Mais tout le monde n'appréhende pas de la même manière ces critères. Certains, comme l'oxydation ou le caractère animal, n'ont posé aucun problème. Pour d'autres, ce fut plus compliqué. ' Par exemple, nous avons beaucoup tergiversé par rapport à la notion de tanins secs et de tanins durs. De nombreux dégustateurs confondent les deux. Pour nous montrer ce qu'est réellement un tanin dur, OEnodev nous a fait goutté un madiran. Cela ne correspond pas aux vins de Gaillac. Nous avons donc supprimé ce descripteur et gardé uniquement celui de tanins secs. ' Jusqu'en juin 2003, OEnodev s'est chargé d'initier le jury, en lui faisant goutter des échantillons-types, issus d'autres régions françaises et étrangères.
Lors de ces séances de formation, les dégustateurs se sont rendu compte que les vins produits par la cave étaient très évolués, avec des notes oxydatives, végétales, épicées et peu fruitées. Ces caractères ne correspondaient pas aux attentes du marché. La cave a donc orienté le profil sensoriel des vins de pays rouges vers le fruit frais, en gommant le végétal et en augmentant la sucrosité et le gras. Pour les AOC rouges génériques et coeur de gamme, elle veut aller vers plus de couleur, moins d'oxydation et de végétal, un peu plus de fruits et d'épices. ' L'objectif est de gagner en volume et en complexité. ' Pour l'atteindre, la cave a investi dans l'outil de vinification et a modélisé les itinéraires techniques.

Désormais, le jury se réunit environ dix fois par an, de décembre à juin. Les deux premières séances sont consacrées à un recalage des dégustateurs. Quatre autres réunions sont dédiées à l'audit du millésime. Le jury déguste jusqu'à quarante cuves en une matinée pour voir le résultat des vinifications. Par exemple, il va classer les cuves des AOC rouges en trois catégories : A (haut de gamme), B (moyen à plus), et C (générique). Le but est d'orienter les assemblages selon les marques. Les autres séances sont consacrées à la dégustation des assemblages.
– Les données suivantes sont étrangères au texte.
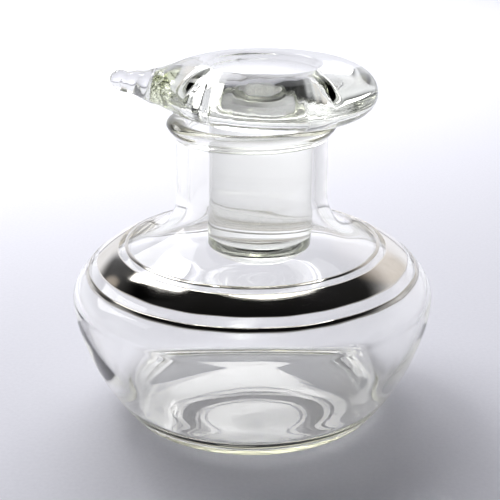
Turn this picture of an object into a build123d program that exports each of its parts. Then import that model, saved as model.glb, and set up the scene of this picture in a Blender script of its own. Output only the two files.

Les experts en profitent pour sonder l'univers concurrentiel. Ils notent les caractéristiques de tous les vins de Gaillac trouvés dans les linéaires et les comparent aux leurs. Dans ce cas, les dégustateurs n'analysent pas plus de vingt-cinq échantillons, car les discussions vont bon train. ' Cela permet de voir si nous sommes dans le marché. Nous nous apercevons aussi des aberrations. Une marque connue ne va pas forcément sortir du lot, et inversement. ' Toutes les données de la fiche de dégustation sont traitées par OEnodev. Elles sont visualisées sous forme d'analyses en composantes principales. Ces dernières permettent de voir comment se positionnent les descripteurs, les vins et même les dégustateurs.
Bref, la cave de Rabastens est pleinement satisfaite de cet outil. Pour l'instant, le jury est toujours encadré par OEnodev, mais il doit devenir autonome en 2006.